I’ve exposed the many unconstitutional aspects of one of the more popular BBA Article V convention proposals. The bottom line is this: It’s hardly constitutional to give the president power to impound federal funds and it’s hardly an example of austerity to allow Congress to spend money on any program so long as they only exceed the previous budget by 5 percent! That’s not the rigid adherence to the Constitution that conservatives should accept, even from voices inside our own movement.
I have written much on the subject of an Article V constitutional convention and I suggest that readers familiarize themselves with the very real and as yet unanswered criticisms of those proposals (links to many of the articles can be found here).

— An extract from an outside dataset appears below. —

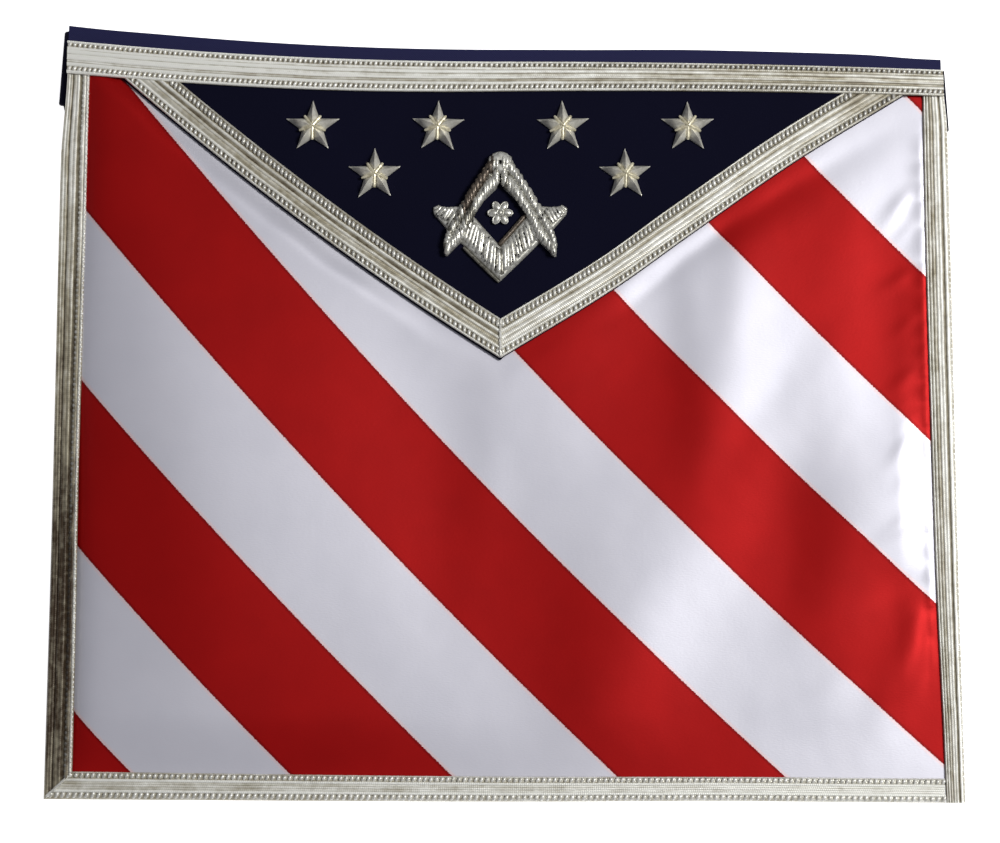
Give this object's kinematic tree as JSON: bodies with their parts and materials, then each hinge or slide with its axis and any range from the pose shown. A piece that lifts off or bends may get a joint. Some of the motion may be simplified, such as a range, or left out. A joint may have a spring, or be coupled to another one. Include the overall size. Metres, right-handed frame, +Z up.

There is one last comment to make, however, particular to the Duncan letter.
In his message to Speaker Boehner, Duncan suggests that Michigan’s call for a convention may have been the magical 34th.
Although it is apparently true that 34 states have applied for a constitutional convention, 12 of those states have rescinded their applications. That means that there are only 22 active applications for a convention. (The John Birch Society, which opposes calling a constitutional convention, has compiled a list of the state applications and rescissions. To see the list, click here.)
Should Duncan, or any other congressman, suggest that the rescinded petitions should not count against the total once the threshold has been crossed, that would amount to little more than congressional veto of 12 state legislatures, a usurpation not at all consistent with constitutional principles of federalism.
Finally, if Congress chooses to ignore the 12 state legislatures that have recalled their petitions for a con-con, then any convention ultimately held would be authorized by a minority — 22 — of the states, thus adding yet another constitutional violation on top of the others already made in the name of “fixing” the Constitution.